Ende Oktober ist Verkaufsstart für Ihren ersten batterieelektrischen schweren LKW. Welchen Anteil an der Jahresproduktion wird das Fahrzeug 2024 einnehmen?
Beim Hochlauf dieses Fahrzeugs reden wir nicht über eine Gerade, sondern über eine exponentielle Kurve. Das haben wir auch schon bei unseren vollelektrischen Stadtbussen gesehen. 2020 sind wir gestartet – gerade haben wir den 1000. eBus an unsere Kunden übergeben. 2024 wollen wir die ersten 200 Elektro-Lkw an unsere Kunden übergeben. Schon im folgenden Jahr sollte die Anzahl vierstellig werden und in den Jahren danach rechnen wir mit einem exponentiellen Wachstum – natürlich immer gesetzt den Fall, die entsprechende Ladeinfrastruktur wird auch ausgebaut. Schon 2030 soll die Hälfte unserer abgesetzten Trucks in Europa vollelektrisch sein.
Warum dieser recht langsame Hochlauf zu Beginn?
Sehen Sie: Die Formel für ein CO2-neutrales Transportwesen unterscheidet sich von der bei Pkw-Flotten. Mit dem neuen E-Truck haben wir jetzt erstmal das richtige Fahrzeug für den Markt. Dazu kommt der Multiplikator Ladeinfrastruktur und der Multiplikator CO2-Preis. Deutschland hat bei Letzterem durch die Erhöhung der Maut für Diesel-Lkw bereits einen großen und auch richtigen Schritt getan. Investitionen in Elektro-Lkw werden sich dadurch schneller amortisieren. Aber wenn Sie solche Multiplikatoren brauchen, muss jeder größer als null sein, um zu funktionieren. Bei der Infrastruktur liegt er aber noch bei null. Für Nutzfahrzeuge ist sie in Deutschland praktisch nicht vorhanden. Das ist aktuell unser größtes Problem.
Warum tut sich hier so wenig?
Das müssen Sie vor allem die Politik fragen.

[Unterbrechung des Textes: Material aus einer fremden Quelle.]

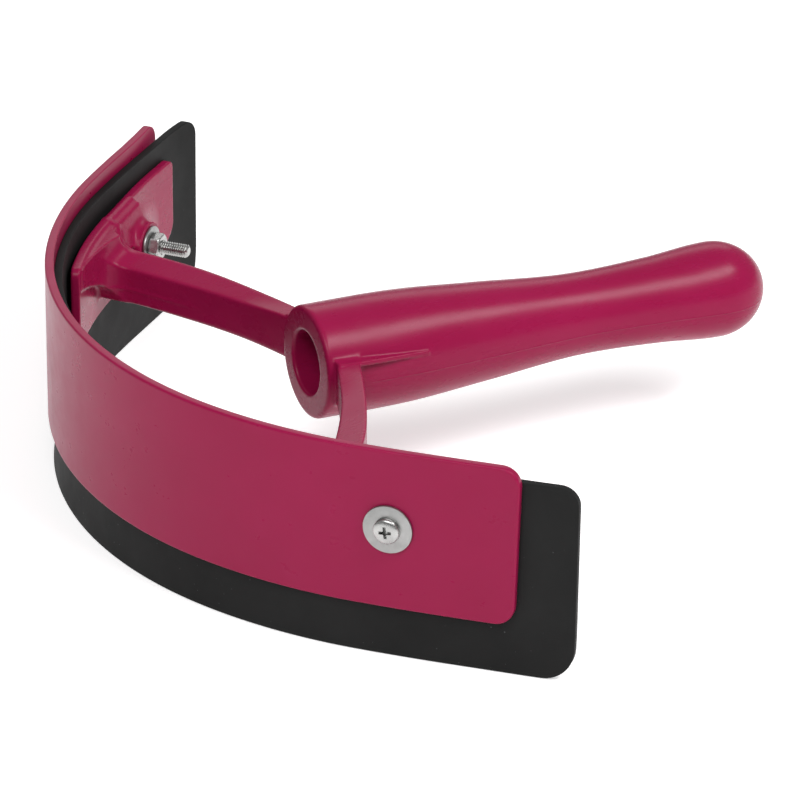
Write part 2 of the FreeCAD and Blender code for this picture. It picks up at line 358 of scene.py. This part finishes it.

Wir brauchen eine gemeinsame Kraftanstrengung von Truck-OEMs und öffentlicher Hand, um hier endlich vorwärtszukommen. Johannes Pallasch, der Leiter der Nationalen Leitstelle Ladeinfrastruktur, macht hier mit seinem Team einen guten Job. Allerdings verzögert sich die dringende Ausschreibung des Initialnetzes für Nutzfahrzeuge nun bis ins Frühjahr 2024. Es bleibt daher eine massive Herausforderung. Denn schon 2025 kommen die eLkw aller Hersteller in größeren Stückzahlen. Und die werden wir nicht nur in den Depots laden können. Auch hier ist wegen der komplexen Genehmigungsverfahren ein gewaltiger Vorlauf notwendig. Ein Beispiel aus unserem Busgeschäft: Bis ich den Spaten in die Erde stechen kann, um an einem Bus-Depot eine Ladeleistung von zwei oder drei Megawatt für Stadtbusse aufzubauen, vergehen schnell zwei Jahre.
Wirklich zwei Jahre?
Ja, bis sämtliche Genehmigungen dafür vorliegen. Das müssen wir beschleunigen, so etwas kann man locker in einem Viertel der Zeit schaffen, wenn man Standards in den Genehmigungsverfahren schafft und Schnellverfahren in den Kommunen ermöglicht. Und natürlich brauchen diese Kommunen auch Rückendeckung für die Finanzierung ihrer Investitionen. Aus meiner Sicht sollte man auch Drittinvestoren den Zugang zum Bau von Ladeinfrastruktur erleichtern. Das gleiche beschleunigte Verfahren brauchen wir dann auch für das öffentliche Ladenetz entlang der Autobahnen.
Also sollen Anbieter wie Fastned zukünftig auch LKW-Ladesäulen errichten?
Das wäre eine Möglichkeit. Eine Ladesäule mit Megawatt-Charging-Angebot für Lkw wird auch viel schneller ausgelastet sein mit deutlich höheren Strommengen, die abgeben werden, als eine einzelne Ladesäule für Pkw. Das ist also ein sich schnell amortisierendes, tragfähiges Geschäftsmodell auch für private Unternehmen. In der TRATON GROUP haben wir gemeinsam mit Daimler Trucks und der Volvo Group auch deshalb das Joint-Venture Milence gegründet, um mindestens 1700 Hochleistungsladepunkte entlang der europäischen Verkehrsachsen zu errichten.